Kandilli

North of Çengelköy in the Üsküdar municipality is a village with beautiful yalılar (a yalı is a seaside mansion), Kandilli. Kandilli and its small neighborhood called Vaniköy sit on the Asian side of the Bosporus in Istanbul and are best seen from a boat. There’s not much reason to stop there.

I walked through the main street in Kandilli and all of the yalılar are behind high security fences. However, the Kandilli ferry terminal sits in a nice little square. In the square are a few restaurants and cafés along with a small mosque, Kandilli Camii, built in 1632.

Kandilli, Istanbul, Turkey

Kandilli

Kandilli is mostly residential, but in the hills above, you can find the Kandilli Observatory of Boğaziçi Üniversitesi (dedicated to studying earthquakes), which also houses the Kandilli Earthquake Museum, and the Kandilli Anadolu Kız Lisesi, one of the first high schools for girls in the Ottoman Empire. There are also a couple of Armenian churches and an Armenian cemetery. Great views of the Fatih Sultan Mehmet Köprüsü, the second Bosporus bridge, can be seen from the Kandilli seaside.

Fatih Sultan Mehmet Köprüsü from Kandilli, Istanbul, Turkey

Fatih Sultan Mehmet Köprüsü

During Byzantine times, Kandilli was known as Skaliés (Σκαλιές) or Nikópolis (Νικόπολη). There’s nothing left today from that era.
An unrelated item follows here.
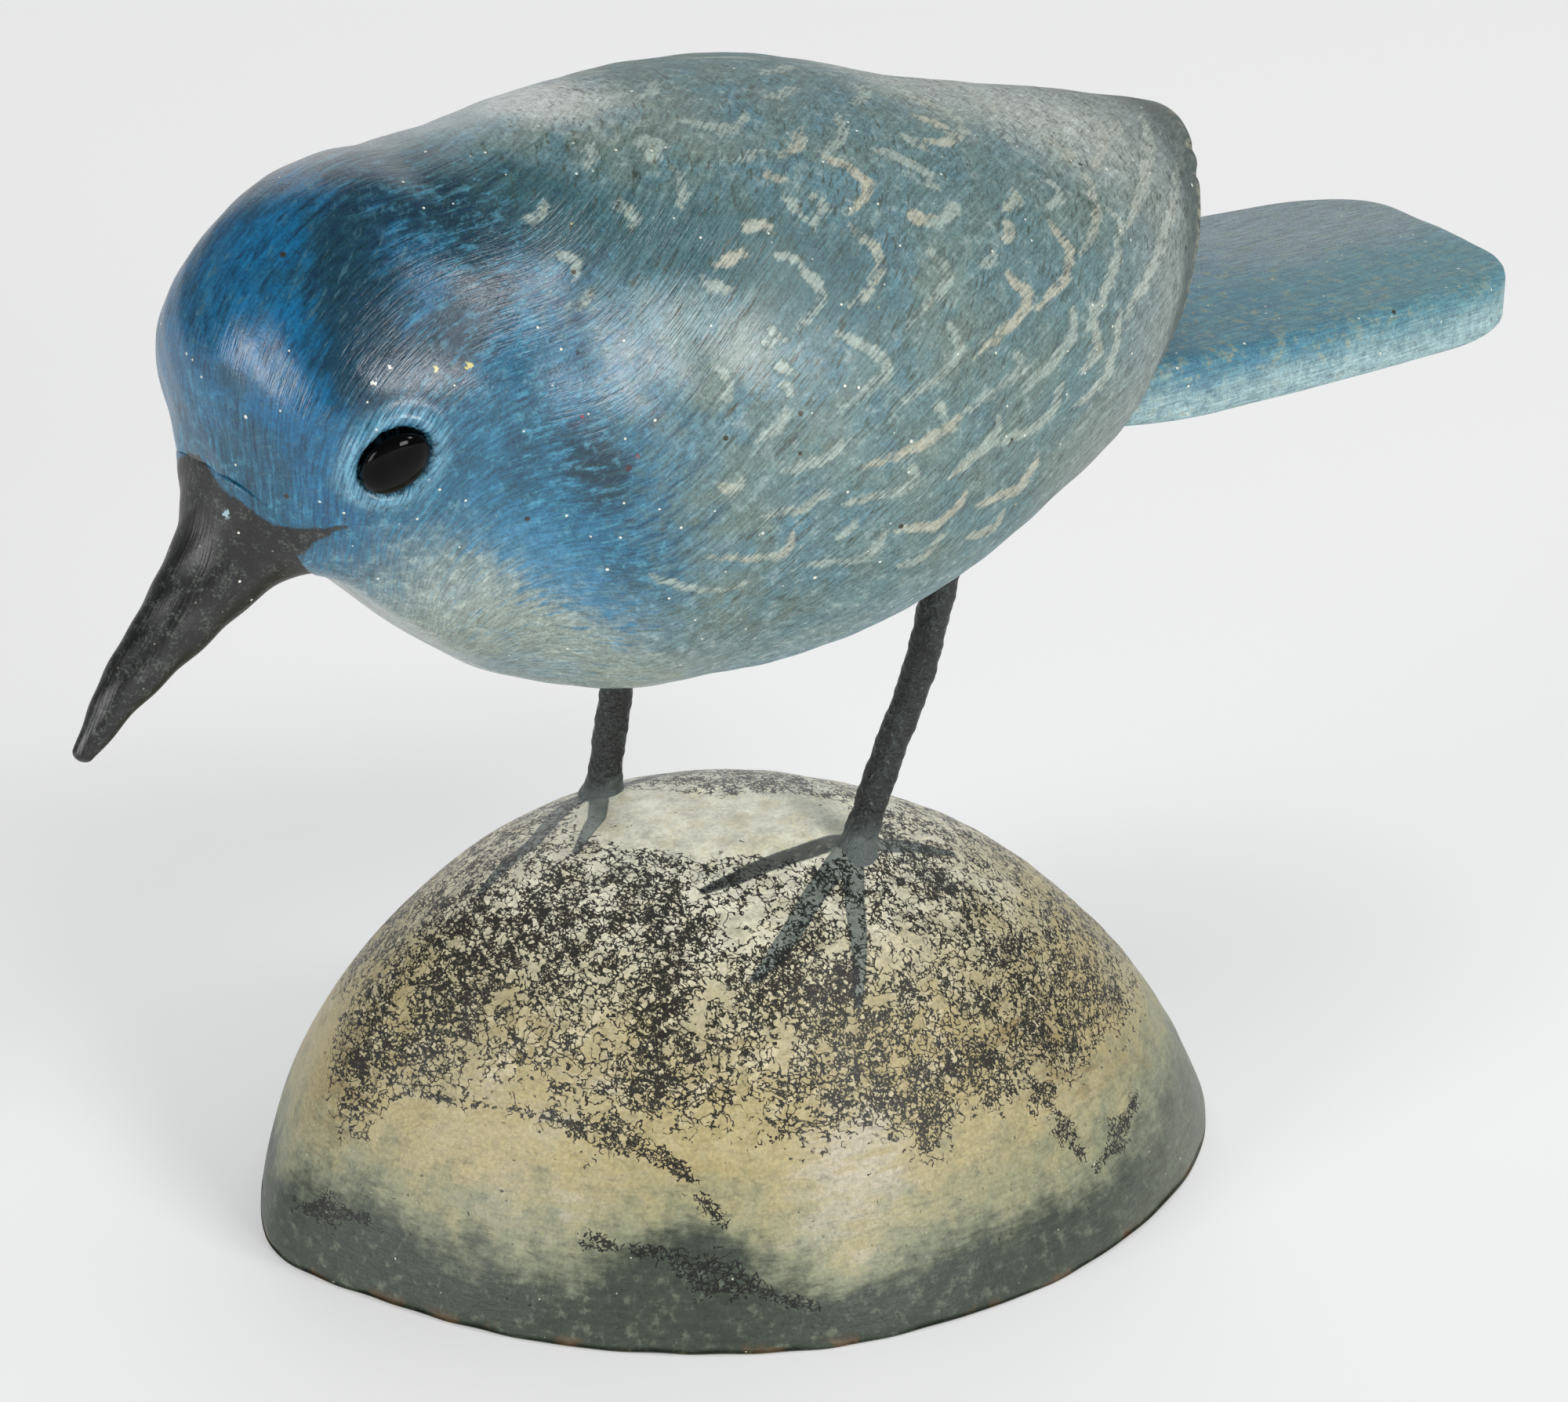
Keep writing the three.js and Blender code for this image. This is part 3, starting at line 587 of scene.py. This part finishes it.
# bill: black with grey where it is rubbed
horn = oil.lay((3, 4, 3), (62, 68, 62), oil.step(oil.sum(mottle, grain, 0.9), 0.94, 1.16))
horn = oil.lay(horn, (5, 6, 6), oil.step(patch, 0.48, 0.6, 0.8))
horn = oil.lay(horn, (124, 122, 104), oil.specks(2.2, 0.16, 0.16))
paint = oil.lay(paint, horn, oil.step(oil.sum(oil.mark("black"), mottle, 1), 0.4, 0.65))
# all of it is lighter and darker from one bristle mark to the next
depth = oil.sum(oil.step(mottle, 0.3, 0.7, 0.3), bristle, 1.5, grain, 1.4, -0.6)
paint = oil.shaded(paint, depth)
# dust, chips and spatters
for scale, size, share, tint in ((0.5, 0.10, 0.10, (50, 44, 34)), (1.1, 0.11, 0.26, (232, 234, 220)),
                                 (0.45, 0.06, 0.3, (236, 236, 224)), (0.40, 0.04, 0.4, (214, 190, 120))):
    paint = oil.lay(paint, tint, oil.specks(scale, size, share))
# single spots of paint and chips on the left side: middle, radius and colour
SPOTS = [
    [(-18.9, -11.2, 62.2), 0.17, (16, 16, 16)], [(-19.3, -12.0, 58.9), 0.15, (150, 40, 36)],
    [(-17.0, -13.0, 55.7), 0.24, (70, 30, 30)], [(-16.5, -13.1, 56.3), 0.15, (150, 40, 36)],
    [(-30.3, -9.1, 62.5), 0.19, (236, 238, 228)], [(-29.4, -9.2, 63.1), 0.15, (236, 238, 228)],
    [(-25.3, -10.4, 62.7), 0.24, (226, 214, 130)], [(-27.1, -10.0, 62.8), 0.17, (226, 214, 130)],
    [(-18.6, -11.6, 51.7), 0.14, (232, 234, 224)], [(-9.9, -15.4, 50.9), 0.16, (232, 234, 224)],
    [(-35.6, -2.4, 54.4), 0.34, (176, 206, 216)], [(-34.8, -3.4, 53.9), 0.26, (200, 206, 200)],
    [(18.1, -9.5, 65.0), 0.22, (34, 36, 32)],
]
for middle, size, tint in SPOTS:
    away = oil.put("VectorMath", {0: oil.place, 1: middle}, 1, operation="DISTANCE")
    paint = oil.lay(paint, tint, oil.step(oil.sum(away, grain, 0.7), size + 0.34, size + 0.26, 0.85))
gloss = oil.sum(oil.step(mottle, 0.3, 0.8, 0.1), bristle, 0.16, 0.15)
gloss = oil.sum(gloss, oil.step(oil.sum(oil.mark("hood"), mottle, 5), -2, -9), 0.42)
gloss = oil.sum(gloss, oil.step(oil.mark("black"), 0, 0.6), 0.12)
relief = oil.sum(oil.product(bristle, 0.034), grain, 0.005, mottle, 0.02)
relief = oil.sum(relief, laid, 0.02, scratch, -0.012)
oil.finish(paint, gloss, relief, 1.0, 0.68, bird)
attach(bird, "root")
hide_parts("carved_bird")

# The eyes: round buttons of black glass with a low dome, set in sockets on either side of the head
# and bedded in putty.
jet = Paint("black_eye_glass")
haze = jet.noise(jet.place, 0.9)
tint = jet.lay((2, 2, 3), (9, 9, 10), jet.step(haze, 0.4, 0.7))
gloss = jet.sum(jet.step(jet.noise(jet.place, 3, 3), 0.3, 0.9, 0.08), 0.05)


def eye_grid(side):
    """A button on the eye's axis, longer along its slope: a straight shank, then a dome whose height is
    0.8 of a millimetre times the sine of an angle, its radius EYE_RADIUS times the cosine."""
    axis, long, short = eye_frame(side)
    bow = np.linspace(0, np.pi / 2, 24)[:-1]
    profile = np.array([[0.4, -1.5], [0.85, -1.5], [0.85, -0.25], [0.97, -0.12]]) * [EYE_RADIUS, 1]
    profile = np.vstack([profile, np.stack([EYE_RADIUS * np.cos(bow), 0.8 * np.sin(bow)], -1)])
    r, h = profile[:, :1, None], profile[:, 1:, None]
    swing = circle(72)
    ring = np.cos(swing)[None, :, None] * long * EYE_LONG + np.sin(swing)[None, :, None] * short
    return EYE_MIDDLE * [1, side, 1] + r * ring + h * axis


eyes = []
for node, side in (("eye_left", -1), ("eye_right", 1)):
    eye = one_mesh(node + "_glass", [(eye_grid(side), {})])
    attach(eye, "root")
    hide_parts(node)
    eyes.append(eye)
jet.finish(tint, gloss, haze, 0.01, 0.12, *eyes)

# The legs: soft iron wire about 2 mm thick, bent by hand, glued into holes in the belly and the
# mound and coated with thick dark paint that has dried in lumps.
WIRE_RADIUS, IN_WOOD = 1.05, 3.5
LEG_BENDS = {
    "leg_left": [[3.9, -6.6, 23.2], [6.5, -6.6, 29.2], [8.6, -6.8, 34.0], [9.9, -7.1, 39.2]],
    "leg_right": [[-4.3, 8.3, 24.1], [-3.5, 8.3, 28.6], [-2.6, 8.2, 33.4], [-1.5, 8.2, 38.8]],
}


def leg_grid(bends):
    """Level rings along the bent path, run straight on into the wood past each end. The wire's radius
    swells by products of sines into lumps of 8%, and by half at the foot over the last millimetre."""
    bends = np.array(bends)
    path = through(bends, np.linspace(0, 1, 150))
    down = (path[0] - path[1]) / (path[1] - path[0])[2]
    up = (path[-1] - path[-2]) / (path[-1] - path[-2])[2]
    low = path[0] + np.linspace(IN_WOOD, 0, 16)[:-1, None] * down
    high = path[-1] + np.linspace(0, IN_WOOD, 16)[1:, None] * up
    path = np.vstack([low, path, high])[:, None, :]
    swing = circle(60)[None, :, None]
    out = np.concatenate([np.cos(swing), np.sin(swing), 0 * swing], -1)
    p = path + out
    lumps = 0.05 * np.sin(p @ [1.9, 1.3, 2.2]) * np.sin(p @ [-1.1, 2.4, 1.6] + 0.7)
    lumps += 0.03 * np.sin(p @ [3.7, -2.9, 4.4] + 1.1) * np.sin(p @ [2.1, 4.3, -3.2])
    rise = path[..., 2] - bends[0, 2]
    wide = WIRE_RADIUS * (1 + lumps + 0.45 * np.exp(-np.clip(rise, 0, 9) / 0.7))
    return path + wide[..., None] * out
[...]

The easiest way to get to Kandilli is through Üsküdar. Take a ferry to Üsküdar and walk to the Üsküdar Cami Önü stop (in front of the mosque across the street from the ferry terminal). Hop on pretty much any bus with a number 15 until you reach the Kandilli stop. You can also take a dolmuş going to Beykoz and ask the driver to let you out at Kandilli – it’s much faster than the bus. If you’re on the European side, there’s a ferry service on the same line from either Arnavutköy or Bebek to Kandilli every few hours throughout the day.